Observer Ibrahim qui décroche totalement. Pas d’ordi, pas de suivi, pas la langue. Les profs s’accrochent, envois postaux, fichiers audios. Pour lui, pour eux, ce sera autrement. Suivre Mathis qui s’envole. Le groupe est loin, le chahut également. Les propositions de travail affluent, et ça lui va bien. J’ai lu sa nouvelle « la clé de l’existence », un voyage, en trois pages, sous la plume d’un adolescent. Encourager Inès qui contre toute attente raccroche. Les profs sont loin, sa mère plus proche. On ne lui demande ni de « participer », ni d’enlever sa « banane et son blouson ». Quelqu’un est là, dans le salon, pour expliquer la leçon. Écouter les morceaux de musique enregistrés par Julie qui s’éclate avec logiciels et instruments. Échanger avec le papa. Une proposition pour récupérer des ordis de son boulot, en faire bénéficier d’autres enfants.
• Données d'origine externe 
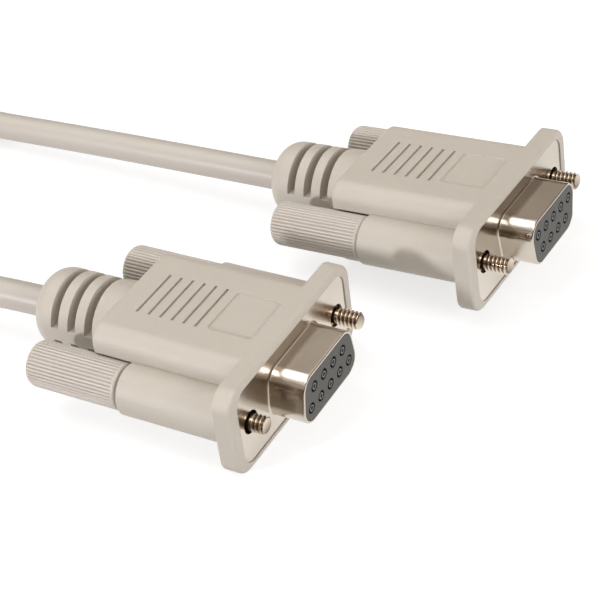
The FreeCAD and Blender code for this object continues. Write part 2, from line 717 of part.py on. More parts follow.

Entendre le soulagement de Gabrielle, après trois semaines, elle vient de récupérer ledit écran… Reste la connexion, l’impression, la compréhension, la mise en action. Ce sera toute seule, et en partie pendant les vacances. Confinée dans un appartement, elle aura le temps… dit-on.

Tester sur moi l’impact émotionnel que peut générer cet ensemble de règles mouvantes à propos du confinement, dont je ne parviens pas toujours à saisir la cohérence… Et imaginer ce que peuvent parfois vivre certains élèves, baignés dans des règles aux sources variées, dont le sens collectif parfois leur échappe.

Observer les débats sur les diplômes. Garder des rituels et… maintenir une égalité. Craindre la rupture de tendre vers une évaluation continue et… craindre la continuité des procédures qui pourraient mener à la rupture. Donner la même chance à tous et… continuer à trier. S’agripper et… relativiser.

Expérimenter ce jeu d’équilibriste entre l’appel à la maturité, à l’esprit d’initiative, à la créativité… Et l’appel à l’obéissance civique, au respect des strates de la pyramide, pour une nation unie et un peu plus contrôlée.

Imaginer le jeu d’équilibriste des élèves, coincés quotidiennement, avec peu de marge de manœuvre, dans ces mêmes injonctions.

Constater, qu’après deux semaines de cette drôle de parenthèse, ce sont bien les rencontres, les sourires, qui manquent. Je vais essayer de mettre toutes mes poupées en cercle, permettre à chacune de s’exprimer, faire un peu se rencontrer ces réalités.